Genetics & Genomics - Python Exercise 1

 

We have received genotyping data from ~50 human samples. We plan to perform a GWAS analysis (even if low powered). To do so we will need to remove potential confounding factors from the data such as sex, batch or ethnicity since they can hide the biological signal of interest. However, the clinical data from these samples only contains information about the sex, batch effect, etc. (data not provided for this exercise) but no information about the ethnicity. Your goal is to use the 1000 Genome Project dataset for inferring the ethnicity of these samples.

You are given a VCF file "genotypes.vcf" containing a merged dataset of ~2500 samples from the 1000G project, and the ~50 unknown samples from our study. To facilitate your task the VCF file is already filtered to contain a restricted list of ~1500 SNPs that discriminate the different ethnic populations.

An additional file, "ethnicities.txt", downloaded from 1000 Genome project website, contains the list of 1000 Genome samples and their known ethnicity.

For inferring ethnicities, we will simply perform a PCA of the genotyping data (merged 1000G and our samples), hoping that all population are sufficiently separated, so that our samples will be clearly distinguishable.

1.    1000G ethnicities

a.    Start by loading the ethnicity file in Python. You can use the pd.read_csv() function from the Pandas package.

b.    Plot the 3rd column as a bar plot to summarize the number of samples from all the different subpopulations. Note that the bar plot needs a summary indicating the number of observation (human samples) in each category (subpopulation). Sort the bars by their values. Make sure that category names are fully visible (hint: look into the ways of rotating of xticklabels parameter).

c.    Also generate a PDF file containing the plot using the plt.savefig() functions. Specify the resolution (300 should be good enough) and make the figure background transparent.

d.    Plot similarly the 4th and 5th columns as bar plot and compare their content. You can try playing with the plt.subplots() function parameters to visualize two plots side by side. Sort the bars by their values.

Note: For this exercise, use the matplotlib library for visualization purposes.

2.    Reading the VCF file

Read the VCF file (be careful, first two lines are comments/header (use the skiprow parameter), third line should be used to generate the column names). Check that the output dataframe is properly generated. You can use the pd.read_csv() function from the Pandas library.

Note: The rows correspond to the different VCFs. The 9 first columns are VCF annotations. The other columns are the samples genotype. LA0# are the ~50 unknown human samples and HG# and NA# are the ~2500 1000G samples. The values of the two alleles on each chromosome of the individuals are separated by "|". A value of 0 correspond to the reference allele (REF) and 1 to the alternative allele (ALT).

 

3.    Merge both ethnic and VCF datasets

a.    Check which samples from the VCF are also present in the ethnicity file, and which ones are not (the "Unknown" samples that need to be predicted).

b.    For the samples with missing annotation, set their ethnicities to "Unknown". Merge the ethnicities dataframe with the one with samples having missing annotations.

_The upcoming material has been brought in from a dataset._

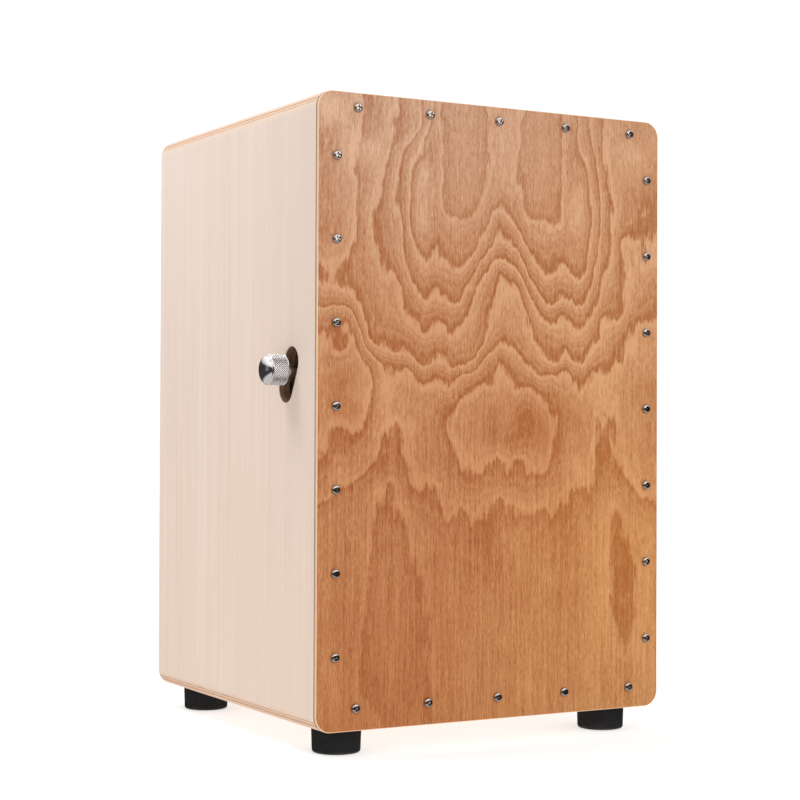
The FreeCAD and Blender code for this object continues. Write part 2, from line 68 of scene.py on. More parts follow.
# ---------------------------------------------------------------- shader builder
class Graph:
    """A material with a Principled shader, and short calls for the nodes that feed it."""

    def __init__(self, name):
        self.mat = bpy.data.materials.new(name)
        self.mat.use_nodes = True
        self.tree = self.mat.node_tree
        self.tree.nodes.clear()
        out = self.tree.nodes.new("ShaderNodeOutputMaterial")
        self.bsdf = self.tree.nodes.new("ShaderNodeBsdfPrincipled")
        self.tree.links.new(self.bsdf.outputs[0], out.inputs["Surface"])

    def put(self, socket, value):
        if isinstance(value, SOCKET):
            self.tree.links.new(value, socket)
        elif socket.type == "RGBA":
            socket.default_value = tuple(value)[:3] + (1.0,)
        else:
            socket.default_value = value

    def node(self, kind, inputs=(), out=0, **props):
        n = self.tree.nodes.new("ShaderNode" + kind)
        for k, v in props.items():
            setattr(n, k, v)
        for k, v in dict(inputs).items():
            self.put(n.inputs[k], v)
        return n.outputs[out]

    def set(self, **values):
        for k, v in values.items():
            self.put(self.bsdf.inputs[k.replace("_", " ")], v)
        return self.mat

    def math(self, op, a, b=None, c=None, clamp=False):
        ins = {i: v for i, v in enumerate((a, b, c)) if v is not None}
        return self.node("Math", ins, operation=op, use_clamp=clamp)

    def add(self, a, b):
        return self.math("ADD", a, b)

    def sub(self, a, b):
        return self.math("SUBTRACT", a, b)

    def mul(self, a, b):
        return self.math("MULTIPLY", a, b)

    def mm(self):
        obj = self.node("TexCoord", out="Object")
        return self.node("VectorMath", {0: obj, 1: (1000, 1000, 1000)}, operation="MULTIPLY")

    def xyz(self, v):
        n = self.tree.nodes.new("ShaderNodeSeparateXYZ")
        self.put(n.inputs[0], v)
        return n.outputs[0], n.outputs[1], n.outputs[2]

    def vec(self, x=0.0, y=0.0, z=0.0):
        return self.node("CombineXYZ", {0: x, 1: y, 2: z})

    def scaled(self, v, s):
        return self.node("VectorMath", {0: v, 1: s}, operation="MULTIPLY")

    def noise(self, v, detail=2.0, rough=0.5, scale=1.0, distortion=0.0):
        return self.node("TexNoise", {"Vector": v, "Scale": scale, "Detail": detail,
                                      "Roughness": rough, "Distortion": distortion},
                         noise_dimensions="3D")

    def centred(self, v, gain, **kw):
        """Noise about zero: its usual swing is half the gain either way."""
        return self.mul(self.sub(self.noise(v, **kw), 0.5), gain * 2.0)

    def ramp(self, fac, stops, mode="LINEAR"):
        n = self.tree.nodes.new("ShaderNodeValToRGB")
        n.color_ramp.interpolation = mode
        el = n.color_ramp.elements
        while len(el) > 1:
            el.remove(el[-1])
        for i, (at, col) in enumerate(stops):
            e = el[0] if i == 0 else el.new(at)
            e.position = at
            e.color = (col, col, col, 1.0) if isinstance(col, (int, float)) else tuple(col)[:3] + (1.0,)
        self.put(n.inputs[0], fac)
        return n.outputs[0]

    def mix(self, fac, a, b, blend="MIX", clamp=True):
        n = self.tree.nodes.new("ShaderNodeMix")
        n.data_type = "RGBA"
        n.blend_type = blend
        n.clamp_factor = clamp
        self.put(n.inputs[0], fac)
        self.put(n.inputs[6], a)
        self.put(n.inputs[7], b)
        return n.outputs[2]

    def span(self, v, lo, hi, to_lo=0.0, to_hi=1.0, smooth=True):
        return self.node("MapRange", {"Value": v, "From Min": lo, "From Max": hi,
                                      "To Min": to_lo, "To Max": to_hi},
                         interpolation_type="SMOOTHSTEP" if smooth else "LINEAR", clamp=True)

    def bump(self, height, depth_mm, strength=1.0, normal=None):
        """Height 0 to 1 stands for depth_mm of relief."""
        ins = {"Height": height, "Strength": strength, "Distance": depth_mm / 1000}
        if normal is not None:
            ins["Normal"] = normal
        return self.node("Bump", ins)


def smooth(obj, degrees=35):
    obj.data.shade_smooth()
    obj.data.set_sharp_from_angle(angle=math.radians(degrees))


def paint(material, *names):
    for name in names:
        slots = NODES[name].data.materials
        if len(slots) == 0:
            slots.append(material)
        for i in range(len(slots)):
            slots[i] = material


def piece(name, verts, faces, material, stands_for, body, degrees=35):
    """A new mesh object in place of CAD nodes."""
    me = bpy.data.meshes.new(name)
    me.from_pydata([tuple(map(float, v)) for v in verts], [], [tuple(map(int, f)) for f in faces])
    me.update()
    obj = bpy.data.objects.new(name, me)
    bpy.context.scene.collection.objects.link(obj)
    obj.data.materials.append(material)
    smooth(obj, degrees)
    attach(obj, body)
    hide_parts(*stands_for)
    return obj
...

c.    Generate a pie chart (pie() function) of the final ethnicities (including the "Unknown" samples). Similar to the bar plot input, the pie() function needs a table indicating the number of observation per category.

4.    Prepare the data for the PCA

a.    Create a matrix called df_for_pca, from the VCF file, that contains only the genotyping data (without the first 9 columns).

b.    Then, transform this matrix in a numerical matrix containing 0 for homozygous ref values, 1 for heterozygous, and 2 for homozygous alternative. Remember that for the PCA to be performed on the samples (and not the genes), the rows of the matrix should be the samples (and thus the columns are the SNPs). Be careful with the class of the values, it needs to be numerical so that the PCA can run without error.

5.    Running PCA

a.    Perform the PCA using the PCA() function from the scikit-learn library.

b.    Visualize the first two components of the PCA and color samples by ethnicity. Are the different groups clearly visible/separated?

c.    Visualize the first three components of the PCA in 3D using the matplotlib library, color samples by ethnicity and save the final figure into PDF.

d.    Find a way to highlight the "Unknown" samples more clearly and save the final figure into PDF.

e.    Highlighting the "Unknown" samples with different markers and different sizes.

f.     Generate an interactive PCA plot in 3D using the Plotly package and the Scatter3d() function.

6.    Conclusion

Can you conclude on the ethnicities of the "Unknown" samples?